Data shown:

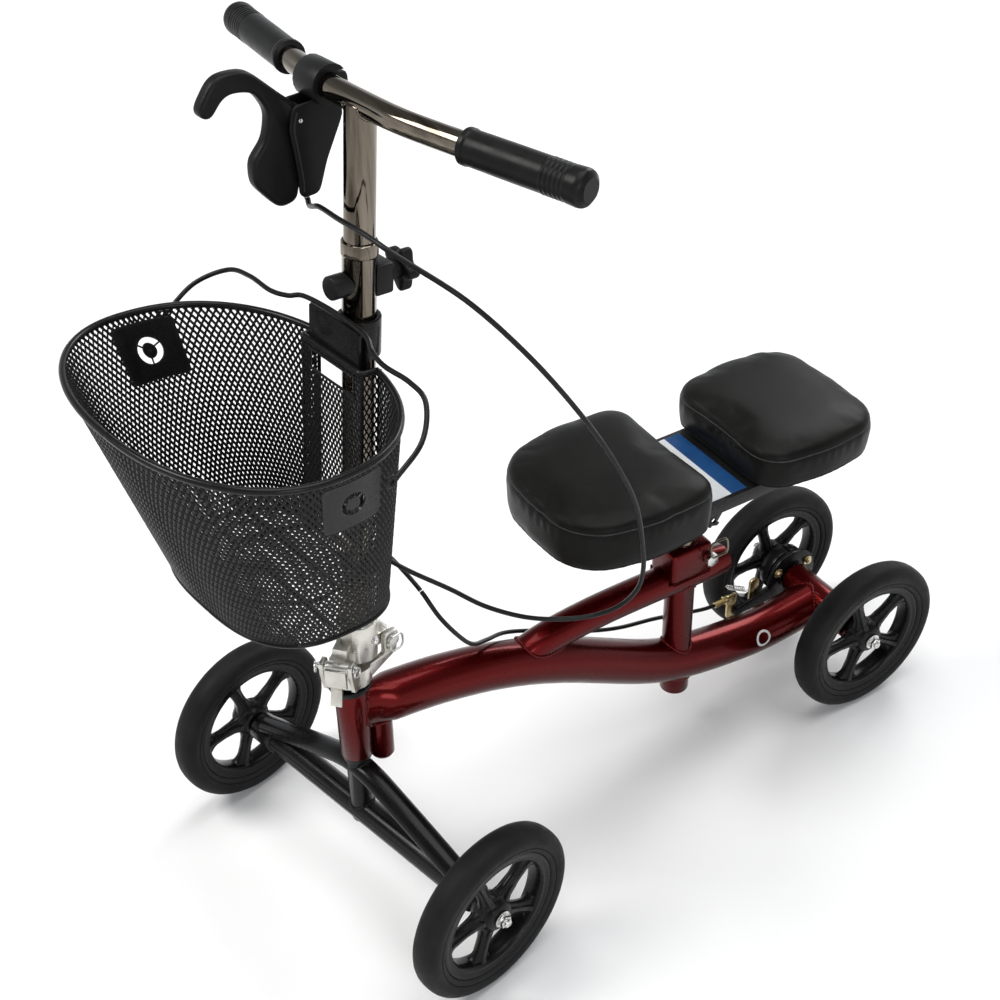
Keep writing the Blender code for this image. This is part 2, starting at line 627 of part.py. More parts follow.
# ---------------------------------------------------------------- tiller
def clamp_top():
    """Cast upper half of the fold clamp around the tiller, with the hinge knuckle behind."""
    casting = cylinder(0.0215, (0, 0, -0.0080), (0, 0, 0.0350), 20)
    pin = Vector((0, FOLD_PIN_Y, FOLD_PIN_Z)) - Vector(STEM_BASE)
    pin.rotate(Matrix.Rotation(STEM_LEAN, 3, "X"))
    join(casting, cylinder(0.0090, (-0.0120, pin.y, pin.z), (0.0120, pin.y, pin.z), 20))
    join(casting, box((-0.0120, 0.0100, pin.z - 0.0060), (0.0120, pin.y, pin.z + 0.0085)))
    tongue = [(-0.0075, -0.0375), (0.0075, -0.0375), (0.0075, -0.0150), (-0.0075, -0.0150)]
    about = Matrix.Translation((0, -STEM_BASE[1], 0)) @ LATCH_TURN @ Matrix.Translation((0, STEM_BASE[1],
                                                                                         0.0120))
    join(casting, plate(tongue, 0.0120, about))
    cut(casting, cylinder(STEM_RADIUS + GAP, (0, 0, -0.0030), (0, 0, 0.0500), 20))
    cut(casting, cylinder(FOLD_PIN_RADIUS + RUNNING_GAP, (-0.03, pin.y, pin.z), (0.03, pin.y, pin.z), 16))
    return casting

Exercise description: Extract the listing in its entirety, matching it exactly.

Response to this exercise:
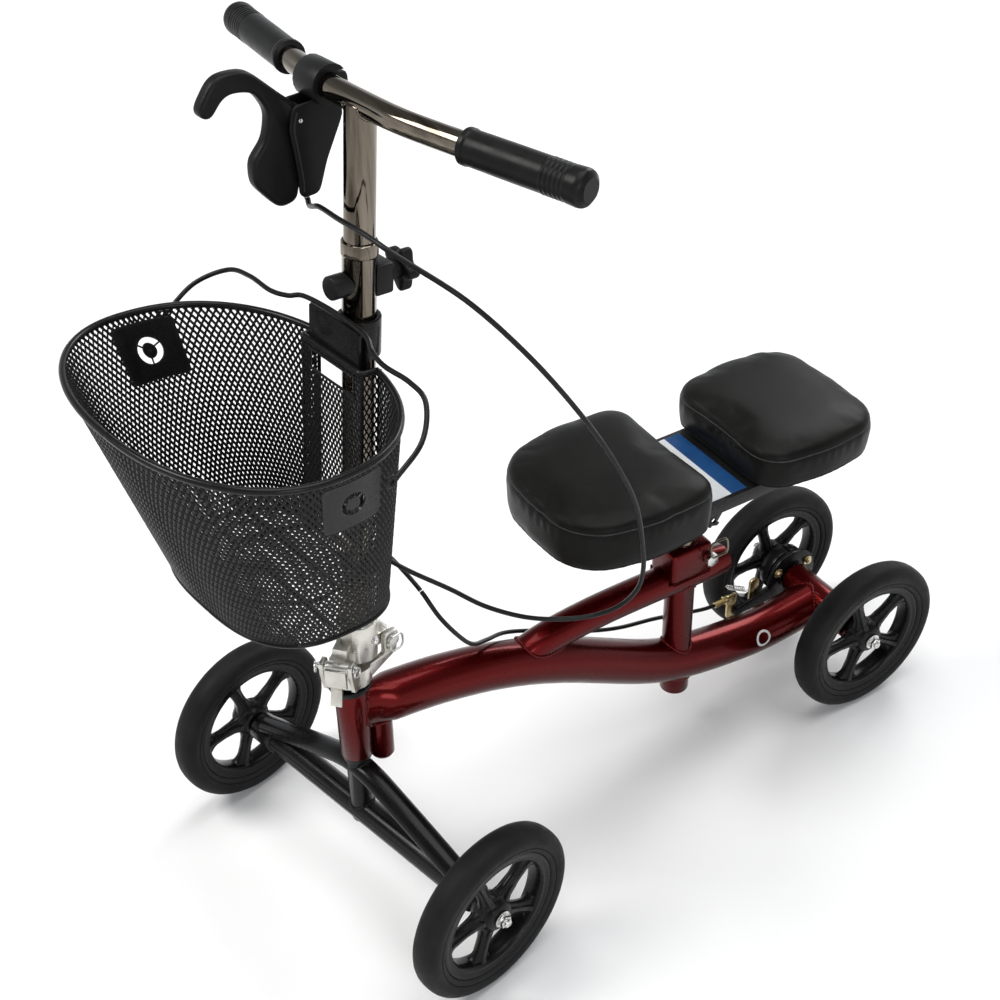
Keep writing the Blender code for this image. This is part 2, starting at line 627 of part.py. More parts follow.
# ---------------------------------------------------------------- tiller
def clamp_top():
    """Cast upper half of the fold clamp around the tiller, with the hinge knuckle behind."""
    casting = cylinder(0.0215, (0, 0, -0.0080), (0, 0, 0.0350), 20)
    pin = Vector((0, FOLD_PIN_Y, FOLD_PIN_Z)) - Vector(STEM_BASE)
    pin.rotate(Matrix.Rotation(STEM_LEAN, 3, "X"))
    join(casting, cylinder(0.0090, (-0.0120, pin.y, pin.z), (0.0120, pin.y, pin.z), 20))
    join(casting, box((-0.0120, 0.0100, pin.z - 0.0060), (0.0120, pin.y, pin.z + 0.0085)))
    tongue = [(-0.0075, -0.0375), (0.0075, -0.0375), (0.0075, -0.0150), (-0.0075, -0.0150)]
    about = Matrix.Translation((0, -STEM_BASE[1], 0)) @ LATCH_TURN @ Matrix.Translation((0, STEM_BASE[1],
                                                                                         0.0120))
    join(casting, plate(tongue, 0.0120, about))
    cut(casting, cylinder(STEM_RADIUS + GAP, (0, 0, -0.0030), (0, 0, 0.0500), 20))
    cut(casting, cylinder(FOLD_PIN_RADIUS + RUNNING_GAP, (-0.03, pin.y, pin.z), (0.03, pin.y, pin.z), 16))
    return casting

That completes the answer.